Het kunsthistorische nulpunt

Het binationale thema van Parijs-Brussel gaat terug op de overtuiging dat het ‘nationale’ constitutief was voor het zelfbegrip van de 19de-eeuwse kunst. De specifieke optie om een Frans-Belgische verwantschap te belichten, kan dan enkel gestoeld zijn op het inzicht dat zowel het Belgische als het Franse artistieke discours hun zelfverstaan in hoge mate vanuit het beeld van de partner construeerden. Enkel wanneer de tentoonstelling dit hard had kunnen maken, was ze consequent met zichzelf geweest.

Parijs-Brussel heeft niet nagelaten haar uitgangspunt te legitimeren door eenvoudigweg te stellen dat zo’n discoursvorming bestond. Hoozee en Pingeot: “Het gedachtengoed dat in die tijd leefde, verschaft dus op zichzelf een basis voor de confrontatie van twee ‘nationale’ scholen en voor de toenadering tussen twee vaderlanden, dat van Baudelaire en dat van Maeterlinck”. Door deze op zich terechte vaststelling enkel als vrijbrief te gebruiken, wordt Parijs-Brussel echter de dupe van het discours dat ze in de tentoonstelling had moeten ontvouwen en reflecteren. Ze is in zekere zin te weinig nationalistisch, én teveel: te weinig omdat ze de cultuurkritische consequentie van haar uitgangspunt vergeet – de thematisering van het nationale zelfverstaan van de 19de-eeuwse kunst – en teveel omdat ze precies door dat te vergeten, met dat 19de-eeuwse zelfverstaan dreigt samen te vallen.

Waarschijnlijk is deze mengeling van feitenliefde en halfbewuste confirmatie van ideologische componenten, niet zonder verband met het objectivistische fantasma dat de kunsthistorische wetenschap niet alleen in Parijs-Brussel drijft.

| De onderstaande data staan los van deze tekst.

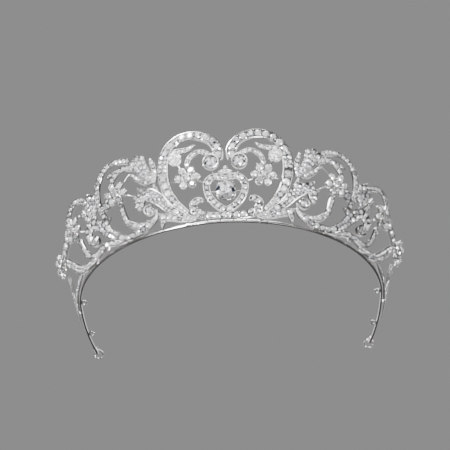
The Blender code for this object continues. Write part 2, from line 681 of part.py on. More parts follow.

Juist doordat de kunstgeschiedenis hoe langer hoe meer lijkt te verdringen dat ze (hoe dan ook) een verhaal vertelt, wordt ze het passieve klankbord en de oneindig receptieve omnivoor van eender welke ideologie. Ze is nog slechts de verlamde archivaris, die sinds de ontmaskering van het narratieve parti-pris waaraan het modernisme zich bezondigde, elk betoog als verdacht beschouwt, en zich uitput in het toedekken van haar subjectieve plaats. Daarmee verdwijnt echter ook haar cultuurkritische positie, en wordt ze de vrijblijvende chroniqueur van alle bestaande opvattingen en gepleegde feiten. Te weinig ontsnapt Parijs-Brussel aan de indruk van een charmante, smaakvol gebrachte maar bloedeloze kroniek.

 

Parijs-Brussel/Brussel-Parijs – De artistieke dialoog tussen Frankrijk en België, 1948-1914 loopt nog tot 14 december 1997 in het Museum voor Schone Kunsten, Citadelpark, 9000 Gent, 09/222.17.03.